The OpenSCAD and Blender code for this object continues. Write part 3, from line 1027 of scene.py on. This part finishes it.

--

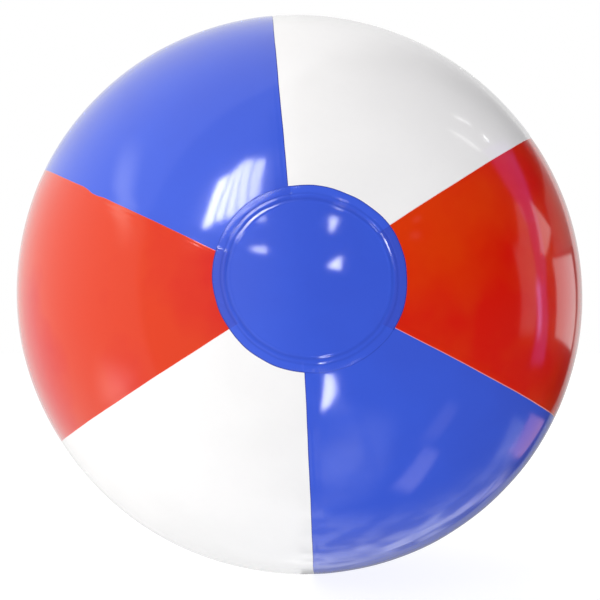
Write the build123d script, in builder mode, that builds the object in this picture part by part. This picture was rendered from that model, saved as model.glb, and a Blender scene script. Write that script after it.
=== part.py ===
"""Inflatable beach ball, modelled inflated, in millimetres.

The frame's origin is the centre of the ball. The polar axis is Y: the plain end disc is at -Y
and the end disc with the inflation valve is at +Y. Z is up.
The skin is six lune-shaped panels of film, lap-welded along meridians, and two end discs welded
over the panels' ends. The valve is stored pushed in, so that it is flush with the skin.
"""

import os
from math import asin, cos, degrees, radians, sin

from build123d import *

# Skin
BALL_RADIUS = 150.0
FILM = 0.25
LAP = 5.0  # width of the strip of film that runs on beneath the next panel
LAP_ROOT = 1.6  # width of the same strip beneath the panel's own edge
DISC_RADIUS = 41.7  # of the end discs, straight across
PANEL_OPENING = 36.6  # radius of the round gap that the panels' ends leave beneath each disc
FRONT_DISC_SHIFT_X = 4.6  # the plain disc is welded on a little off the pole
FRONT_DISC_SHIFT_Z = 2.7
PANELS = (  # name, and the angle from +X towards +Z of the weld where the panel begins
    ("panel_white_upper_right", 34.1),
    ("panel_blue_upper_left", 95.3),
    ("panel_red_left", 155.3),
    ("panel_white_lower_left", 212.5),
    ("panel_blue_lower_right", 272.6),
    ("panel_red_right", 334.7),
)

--

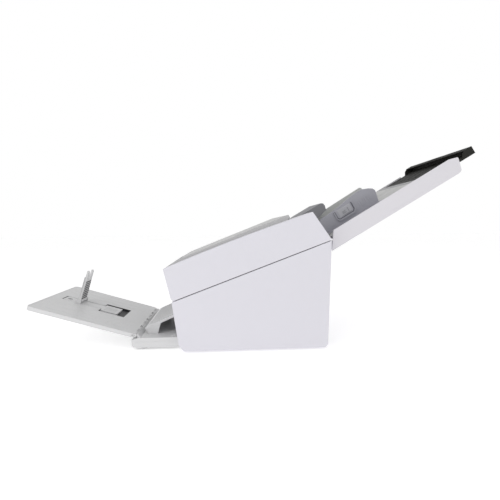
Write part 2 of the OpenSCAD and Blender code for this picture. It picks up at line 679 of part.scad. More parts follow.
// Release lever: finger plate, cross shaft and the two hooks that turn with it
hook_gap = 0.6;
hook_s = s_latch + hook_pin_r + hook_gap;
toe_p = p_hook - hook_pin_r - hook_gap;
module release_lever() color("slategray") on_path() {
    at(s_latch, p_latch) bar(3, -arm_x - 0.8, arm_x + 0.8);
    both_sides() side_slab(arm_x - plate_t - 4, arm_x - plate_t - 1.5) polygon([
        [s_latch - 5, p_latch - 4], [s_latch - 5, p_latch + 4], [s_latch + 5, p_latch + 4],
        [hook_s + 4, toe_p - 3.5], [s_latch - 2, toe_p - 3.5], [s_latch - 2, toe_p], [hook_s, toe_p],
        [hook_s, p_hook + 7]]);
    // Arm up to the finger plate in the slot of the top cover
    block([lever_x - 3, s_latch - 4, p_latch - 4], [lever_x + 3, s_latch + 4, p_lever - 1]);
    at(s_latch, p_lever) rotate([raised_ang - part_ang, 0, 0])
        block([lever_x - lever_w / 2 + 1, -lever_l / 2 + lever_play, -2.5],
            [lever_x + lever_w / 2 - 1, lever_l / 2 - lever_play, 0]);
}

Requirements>
Quote nothing but the lines that run from the line containing "Write the build123d" through the line containing "from build123d import *", keeping both of them word for word.

The completed task>
Write the build123d script, in builder mode, that builds the object in this picture part by part. This picture was rendered from that model, saved as model.glb, and a Blender scene script. Write that script after it.
=== part.py ===
"""Inflatable beach ball, modelled inflated, in millimetres.

The frame's origin is the centre of the ball. The polar axis is Y: the plain end disc is at -Y
and the end disc with the inflation valve is at +Y. Z is up.
The skin is six lune-shaped panels of film, lap-welded along meridians, and two end discs welded
over the panels' ends. The valve is stored pushed in, so that it is flush with the skin.
"""

import os
from math import asin, cos, degrees, radians, sin

from build123d import *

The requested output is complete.